1

I have some data (see below) which have a very clear pattern (see graph points). However, I am struggling to fit a curve that describes the pattern really well. The closest I can get is:

y ~ log(x) 

Which gives a R^2 of 0.91 (already very high). However, I think that it should be possible to get a better fit because the fit underestimates all values after a certain point and overestimates most before that. Does anyone have any ideas?

x <- c(91,15,15,6,45,120,6,276,190,78,66)
y <- c(0.15384615,0.40000000,0.40000000,0.66666667,0.22222222,0.13333333,0.66666667,0.08695652,0.10526316,0.16666667,0.18181818)

enter image description here

unknown
  • 137
  • 1
  • 11
  • 2
    Yes, by inspection it's quite clear how to get an essentially perfect fit ... is this an exercise for a class? – Glen_b Nov 10 '17 at 14:34
  • @Glen_b absolutely not. I've just had a long day and can't see the obvious! – unknown Nov 10 '17 at 14:37
  • I've tried a polynomial, which gives a 0.97 R^2 value, but this is clearly not the right approach as the curve should look more like a log than a polynomial – unknown Nov 10 '17 at 14:42
  • 3
    It's not a log at all. How do the values arise? Up to rounding/truncation error there's an obvious numerically exact relationship based on integers. Why would $n\choose 2$ come into it? Are you counting pairs somehow? What's going on here? How does this come about? What are we doing? – Glen_b Nov 10 '17 at 14:42
  • 1
    Why the reluctance to explain what we're doing? Why so coy about this? – Glen_b Nov 10 '17 at 15:18
  • 2
    I am confident that if you were to follow the procedure detailed at https://stats.stackexchange.com/a/35717/919, you would find a near-perfect fit. – whuber Nov 10 '17 at 15:35
  • @Glen_b Fitting a curve to data from some work I did on ants. x is the number of possible connections and y is the proportion that exist. – unknown Nov 10 '17 at 17:46
  • 1
    I think one of @Glen's points might be that these data don't tell us anything about ants: they reflect a pure mathematical relationship inherent in your procedure, a relationship exactly predictable before you even looked at your first ant. – whuber Nov 10 '17 at 17:49
  • @whuber. Yes, I see. Mistake in data prep. Thanks for all the help! – unknown Nov 10 '17 at 18:10

1 Answers1

5

What I originally saw in the data (and originally wrote some hours ago) --

There are two obvious things by just looking at the numbers:

Note that $2x$ is of the form $k(k+1)$.

Note also that the $y$ values are simple fractions, with numerators of 2; you should immediately be able to spot $2/5$, $2/3$, $2/9$ and $2/15$ in there.

So look at 2/y:

  2/y
 [1] 13  5  5  3  9 15  3 23 19 12 11

Whereupon we immediately see the exact relationship:

  2*x ;   2/y * (2/y + 1)
 [1] 182  30  30  12  90 240  12 552 380 156 132
 [1] 182  30  30  12  90 240  12 552 380 156 132

It's easy to make y the subject if need be ($y= \frac{4}{\sqrt{8x+1}-1}$), but that obscures the fact that $k=2/y$ is integer and $x = k(k+1)/2$

There's no "fitting" needed, this is a mathematical relationship.

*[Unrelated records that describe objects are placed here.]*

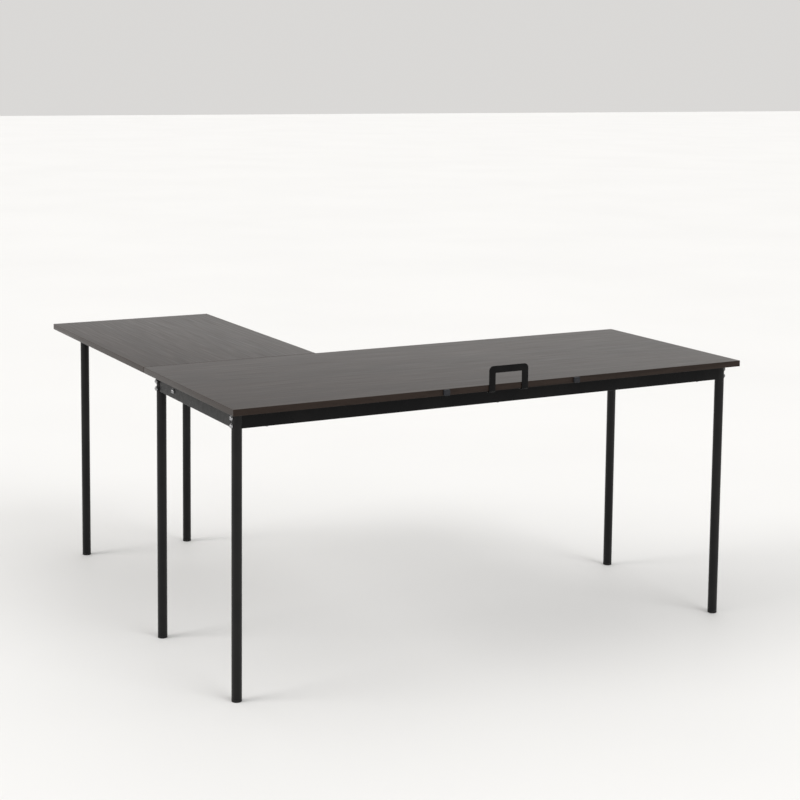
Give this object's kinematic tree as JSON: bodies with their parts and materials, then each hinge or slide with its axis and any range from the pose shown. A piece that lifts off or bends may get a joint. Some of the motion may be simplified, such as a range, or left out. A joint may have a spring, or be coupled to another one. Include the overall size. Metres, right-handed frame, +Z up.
{
  "type": "corner desk",
  "caption": "L-shaped desk with dark wood-effect tops on slim black round steel legs, open rails under the main top and a cable bracket on its rear edge.",
  "frame": {"origin": "on the floor, under the middle of the desk's bounding box", "axes": "+X runs along the main top, away from the return; +Y runs from the main top's rear edge, which carries the cable bracket, to the sitting side and along the return; +Z is up"},
  "size_m": [1.5, 1.4068, 0.7677],
  "materials": {
    "laminate_top": "dark espresso wood-effect melamine, satin, with matching edge band",
    "powder_coat": "black satin powder coat, fine texture",
    "plated_steel": "zinc-plated fasteners",
    "foot_plastic": "black moulded plastic",
    "block_plastic": "dark grey moulded plastic"
  },
  "bodies": {
    "root": {"main_top": "laminate_top", "return_top": "laminate_top", "main_leg_rear_left": "powder_coat", "foot_cap_rear_left": "foot_plastic", "rail_insert_rear_left": "plated_steel", "leg_bolt_rear_left_upper": "plated_steel", "leg_bolt_rear_left_lower": "plated_steel", "main_leg_rear_right": "powder_coat", "foot_cap_rear_right": "foot_plastic", "rail_insert_rear_right": "plated_steel", "leg_bolt_rear_right_upper": "plated_steel", "leg_bolt_rear_right_lower": "plated_steel", "rear_rail": "powder_coat", "rear_rail_screw_1": "plated_steel", "rear_rail_screw_2": "plated_steel", "rear_rail_screw_3": "plated_steel", "main_leg_front_left": "powder_coat", "foot_cap_front_left": "foot_plastic", "rail_insert_front_left": "plated_steel", "leg_bolt_front_left_upper": "plated_steel", "leg_bolt_front_left_lower": "plated_steel", "main_leg_front_right": "powder_coat", "foot_cap_front_right": "foot_plastic", "rail_insert_front_right": "plated_steel", "leg_bolt_front_right_upper": "plated_steel", "leg_bolt_front_right_lower": "plated_steel", "front_rail": "powder_coat", "front_rail_screw_1": "plated_steel", "front_rail_screw_2": "plated_steel", "front_rail_screw_3": "plated_steel", "left_rail": "powder_coat", "right_rail": "powder_coat", "left_rail_bolt": "plated_steel", "leg_plate_left": "powder_coat", "return_leg_left": "powder_coat", "foot_cap_return_left": "foot_plastic", "leg_plate_left_screw_1": "plated_steel", "leg_plate_left_screw_2": "plated_steel", "leg_plate_left_screw_3": "plated_steel", "leg_plate_left_screw_4": "plated_steel", "joining_plate_left": "powder_coat", "joining_plate_left_screw_1": "plated_steel", "joining_plate_left_screw_2": "plated_steel", "joining_plate_left_screw_3": "plated_steel", "joining_plate_left_screw_4": "plated_steel", "leg_plate_right": "powder_coat", "return_leg_right": "powder_coat", "foot_cap_return_right": "foot_plastic", "leg_plate_right_screw_1": "plated_steel", "leg_plate_right_screw_2": "plated_steel", "leg_plate_right_screw_3": "plated_steel", "leg_plate_right_screw_4": "plated_steel", "joining_plate_right": "powder_coat", "joining_plate_right_screw_1": "plated_steel", "joining_plate_right_screw_2": "plated_steel", "joining_plate_right_screw_3": "plated_steel", "joining_plate_right_screw_4": "plated_steel", "cable_bracket": "powder_coat", "edge_block_left": "block_plastic", "edge_block_right": "block_plastic"}
  },
  "joints": []
}
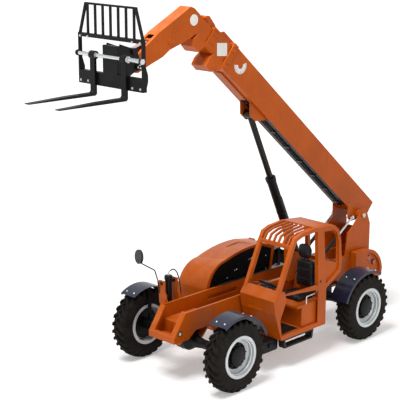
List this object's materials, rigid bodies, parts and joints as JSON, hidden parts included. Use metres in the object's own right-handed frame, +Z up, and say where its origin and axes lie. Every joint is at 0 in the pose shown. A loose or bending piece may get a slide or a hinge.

Now we can consider the update with additional information:

x is the number of possible connections

So my "why would $n\choose 2$ come into it?" is answered with "that's the number of possible connections between pairs of ants", where $n=k+1$ for the $k$ I mention above.

and y is the proportion that exist

This seems unlikely because we had $y=2/(n-1)$ every time; no variation.

Mistake in data prep.

That'd do it. Explaining the underlying problem helps. While a degree of abstraction may be a good thing, abstracting out all of the details removes valuable context with which we can often say something useful (in this case for example, whuber being able to say it wasn't telling you anything about ants).

I would not get rid of the $n$; even if you calculate $x=n(n-1)/2$ the $n$ may be the better starting point when looking for a relationship, so I'd use it once you have your actual y-variable. Once you consider how y and n relate you can connect y and x easily. If you had kept the $n$ with your data and used it to find relationships with the other variables, I'd be very surprised if you hadn't found what I figured out quite quickly (the exact algebraic relationship that shows that it's not the correct data).

Glen_b
  • 257,508
  • 32
  • 553
  • 939